Unless you changed pads to some off-brand made of the yellow dust from the Middle Kingdom, sounds like you just need a proper bleed.
I don't know what company supplied the pads to Land Rover as new. I suspect Mintex. I guess they're "O.K.", but there are better ones out there.
I'd see what Will Tillery suggests before exploring other options. Phone him, not email.
 

kennith

Well-known member
Apr 22, 2004
10,891
172
North Carolina
I've been running EBC for... Hell, about fifteen years now. I like them, and I used to do a lot of late braking.

The only issue I had was some production error that they corrected. They just had a bad run at that time, but it didn't last long and they replaced the stuff.

Cheers,

Kennith
 

Swedjen2

Well-known member
Sep 12, 2018
594
127
California
Kennith, I and a total newby to Disco's and have no clue about "obd2" What is it, what does it do. as we now have a Disco 2, should I have one?

What is OBD2? You already have it in your vehicle. What you need is an OBD2 reader that plugs in to a connector by your right shin.

Kennith, what is the frequency?
 

kennith

Well-known member
Apr 22, 2004
10,891
172
North Carolina
What is OBD2? You already have it in your vehicle. What you need is an OBD2 reader that plugs in to a connector by your right shin.

Kennith, what is the frequency?

If I knew the fucking frequency, I'd have tattooed it on my forehead years ago... :ROFLMAO:

Cheers,

Kennith
 

kennith

Well-known member
Apr 22, 2004
10,891
172
North Carolina
Kennith, I and a total newby to Disco's and have no clue about "obd2" What is it, what does it do. as we now have a Disco 2, should I have one?

On Board Diagonistics. Version two is just the latest requirement at that specific time.

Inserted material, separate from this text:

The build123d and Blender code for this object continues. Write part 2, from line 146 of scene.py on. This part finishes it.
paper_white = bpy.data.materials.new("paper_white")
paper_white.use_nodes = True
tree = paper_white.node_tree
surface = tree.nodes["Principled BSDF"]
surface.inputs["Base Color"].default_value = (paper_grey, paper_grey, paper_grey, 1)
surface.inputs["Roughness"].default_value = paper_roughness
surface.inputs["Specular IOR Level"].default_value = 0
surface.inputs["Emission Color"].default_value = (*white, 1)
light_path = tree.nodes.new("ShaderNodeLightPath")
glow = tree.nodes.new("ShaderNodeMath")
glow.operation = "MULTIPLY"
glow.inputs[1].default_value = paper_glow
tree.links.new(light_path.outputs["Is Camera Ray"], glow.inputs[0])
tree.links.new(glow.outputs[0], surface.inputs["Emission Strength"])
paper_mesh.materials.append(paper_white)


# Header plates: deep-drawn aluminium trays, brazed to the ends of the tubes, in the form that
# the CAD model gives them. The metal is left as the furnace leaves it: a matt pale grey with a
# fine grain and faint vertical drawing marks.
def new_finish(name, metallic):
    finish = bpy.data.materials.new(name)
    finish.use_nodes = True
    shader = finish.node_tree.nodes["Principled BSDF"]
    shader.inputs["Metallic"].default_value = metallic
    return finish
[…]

Any time an individual system in the vehicle fails or fails to report properly, it leaves a code in the memory of the system. OBD II is a set of hardware and software standards that govern the service/inspection diagnostics and reporting of any new vehicle sold within the United States starting in 1996. Before OBDII, there were too many standards, too many connectors... OBDII was an improvement upon an existing system concept.

1: With a generic reader (available at any auto parts store) you can read mandated codes that will generally fail an inspection. You'll find them from $15 to around $50.

2: A manufacturer-enhanced reader (they don't all do what they say on the box) will pull some proprietary codes that are generally common among a few manufacturers; such as BMW and Land Rover at the time. These will land at around $30 to $400.

3: An after-market vehicle-specific diagnostic interface/computer (Blackbox Solutions and similar) will generally read every single thing in there, to the point where you can sit back with a laptop and turn on your windshield washer jets to scare people. These will generally require the purchase of an interface (just the computery part), and whatever software modules you think you need (think of this as buying unlock codes in a free-to-play video game, as it's all present to begin with; just locked away until you pay). You'll be stepping in at $300 and running up into the thousands depending on what you want, here. It's WAY easier than it used to be, though; and now they're pretty idiot-proof.

4: Dealership computers such as Testbook are more like the last option, but sometimes they aren't actually as capable. The After-market guys sit back and try to access everything you can imagine, but there are quite a few features hidden in vehicles that the dealerships have absolutely no reason to consider whatsoever, for any purpose you can imagine.

Doesn't mean you don't want to fuck with them, though.

The units suggested in recent threads are "Manufacturer Enhanced" units. I have invented that term for clarity in this reply, as no appropriate term exists.

I can take a picture of my vehicle-specific setup from Blackbox later, if you like, but they've released a more compact solution since then.